Can I incorporate my property business if I only own one rental property?
It’s legally possible to incorporate with a single property, but it is rarely cost-effective due to the high administrative burden and refinancing costs. To qualify for Section 162 relief, you must demonstrate that you’re running a business rather than holding a passive investment. A single property rarely meets the “sufficient organisation” threshold established in case law, which typically looks for a significant weekly commitment to management activities.
What happens to my existing mortgages when I incorporate?

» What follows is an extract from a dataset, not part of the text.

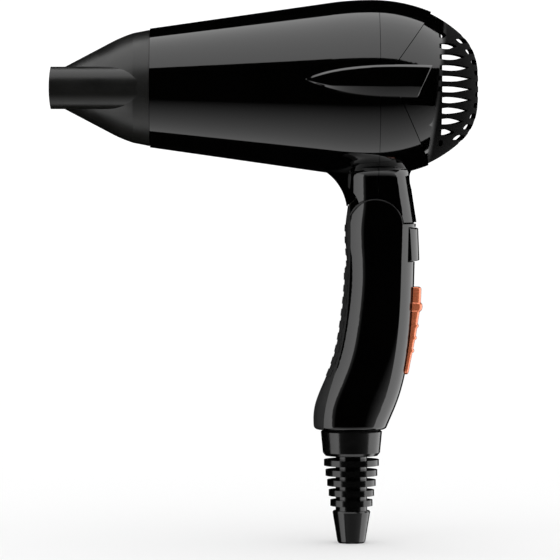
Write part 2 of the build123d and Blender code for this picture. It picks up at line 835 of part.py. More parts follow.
with BuildPart() as slide_switch:
    with Locations((6.0, 0, -13.0)):
        Box(9.0, 10.0, 22.0)
    add(
        track_sector(
            track_round - 9.5,
            track_round + 10.0,
            track_lean - slider_stem_half - slider_turn - 0.2,
            track_lean + slider_stem_half + 0.2,
            2.0,
        ),
        mode=Mode.SUBTRACT,
    )

# ---- cool-air button ----
with BuildPart() as cool_button:
    with BuildSketch(Plane.XZ):
        with BuildLine():
            Polyline(
                (13.6, button_low_z),
                (19.0, button_low_z),
                (20.5, button_low_z + 1.4),
                (20.5, button_low_z + 2.4),
                (19.8, button_top_z - 0.8),
                (19.2, button_top_z),
                (13.6, button_top_z),
                close=True,
            )
        make_face()
    extrude(amount=-button_half_width)
    add(handle_form(-button_proud), mode=Mode.INTERSECT)
    mirror(about=Plane.XZ)
    with Locations((14.3, 0, (button_low_z + button_top_z - tongue_reach) / 2)):
        Box(1.4, 2 * tongue_half_width, button_top_z - button_low_z + tongue_reach)

with BuildPart() as button_spring:
    with BuildSketch(Plane.XZ):
        with BuildLine():
            leaf = ThreePointArc((9.9, 22.5), (13.3, 28.0), (9.9, 33.5))
            offset(leaf, amount=0.15, side=Side.BOTH)
        make_face()
    extrude(amount=2.5, both=True)

with BuildPart() as button_switch:
    with Locations((9.4, 0, 13.5)):
        Box(5.0, 7.0, 11.0)

# ---- labels and files ----
pieces = {
    "front_shell": front_shell,
    "middle_shell": middle_shell,
    "grille_cap": grille_cap,
    "inlay_left": inlay_left,
    "inlay_right": inlay_right,
    "outlet_spigot": outlet_spigot,
    "outlet_grille": outlet_grille,
    "nozzle_shell": nozzle_shell,
    "nozzle_clip_ring": nozzle_clip_ring,
    "heat_shield": heat_shield,
    "heater_cross": heater_cross,
    "heater_coils": heater_coils,
    "thermal_cutout": thermal_cutout,
    "fan_housing": fan_housing,
    "motor_can": motor_can,
    "motor_endcap": motor_endcap,
    "rectifier_board": rectifier_board,
    "motor_shaft": motor_shaft,
    "impeller": impeller,
    "hinge_knuckle": hinge_knuckle,
    "hinge_pin": hinge_pin,
    "friction_washers": friction_washers,
    "neck_screw": neck_screw,
    "handle_left": handle_left,
    "handle_right": handle_right,
    "handle_screws": handle_screws,
    "grip_strip": grip_strip,
    "strain_relief": strain_relief,
    "cord_clamp": cord_clamp,
    "clamp_screws": clamp_screws,
    "switch_slider": switch_slider,
    "slide_switch": slide_switch,
    "cool_button": cool_button,
    "button_spring": button_spring,
    "button_switch": button_switch,
}
os.makedirs("parts", exist_ok=True)
for name, piece in pieces.items():
    piece.part.label = name
    export_step(piece.part, f"parts/{name}.step")
print("slider track centre", [round(value, 3) for value in track_centre], "turn", round(slider_turn, 4))
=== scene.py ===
"""Finishes, studio and camera of a folding travel hair dryer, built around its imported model.

Everything is in metres. The barrel lies along X with its nozzle towards -X, the handle hangs along -Z,
and Y = 0 is the plane where the two handle halves meet.
"""

import logging
import math
from dataclasses import dataclass, field
from enum import Enum

import bmesh
import bpy
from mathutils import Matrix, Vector


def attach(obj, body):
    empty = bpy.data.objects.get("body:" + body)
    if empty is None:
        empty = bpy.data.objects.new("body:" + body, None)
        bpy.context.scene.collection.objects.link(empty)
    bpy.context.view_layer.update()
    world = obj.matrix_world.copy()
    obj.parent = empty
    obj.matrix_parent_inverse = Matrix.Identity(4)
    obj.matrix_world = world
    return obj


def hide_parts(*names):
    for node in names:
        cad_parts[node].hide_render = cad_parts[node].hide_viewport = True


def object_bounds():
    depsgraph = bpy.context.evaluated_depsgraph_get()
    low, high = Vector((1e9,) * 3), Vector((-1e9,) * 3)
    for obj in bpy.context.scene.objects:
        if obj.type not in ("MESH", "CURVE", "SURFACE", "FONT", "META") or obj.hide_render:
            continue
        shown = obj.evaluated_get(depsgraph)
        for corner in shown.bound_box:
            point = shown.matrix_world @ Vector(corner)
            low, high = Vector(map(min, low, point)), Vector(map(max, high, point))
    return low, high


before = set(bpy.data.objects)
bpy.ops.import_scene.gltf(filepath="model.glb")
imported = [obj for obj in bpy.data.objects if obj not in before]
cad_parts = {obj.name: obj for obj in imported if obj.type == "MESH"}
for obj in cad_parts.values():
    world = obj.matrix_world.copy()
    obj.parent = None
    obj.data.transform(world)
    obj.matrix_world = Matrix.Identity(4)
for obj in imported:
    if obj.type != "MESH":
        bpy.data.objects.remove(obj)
cad_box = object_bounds()

log = logging.getLogger("hair_dryer")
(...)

Existing personal mortgages cannot be transferred to a limited company. They must be redeemed and replaced with commercial mortgage products specifically designed for corporate entities. This process usually involves paying early repayment charges if you’re within a fixed-rate period. Lenders will conduct fresh valuations and affordability checks on the new company, often preferring a Special Purpose Vehicle (SPV) that holds only property assets to simplify their risk assessment.
Is incorporation relief (s162) automatic or do I need to claim it?
As of April 6, 2026, Section 162 Incorporation Relief is no longer an automatic entitlement. You must make a formal claim on your Self-Assessment tax return for the year the transfer occurs. This claim must be supported by documentation proving that the business was transferred as a going concern in exchange for shares. All business assets must be included in the transfer to satisfy the “whole business” requirement and successfully defer Capital Gains Tax.
How do I extract profits from a property company tax-efficiently?
Directors typically use a combination of a small salary and dividends to extract funds while staying within the most efficient tax thresholds. For the 2026/27 tax year, the dividend allowance is £500, with the basic rate for dividend tax set at 10.75%. Directing profits into a company pension scheme is another effective method, as these contributions are treated as a deductible business expense, reducing the company’s overall corporation tax liability.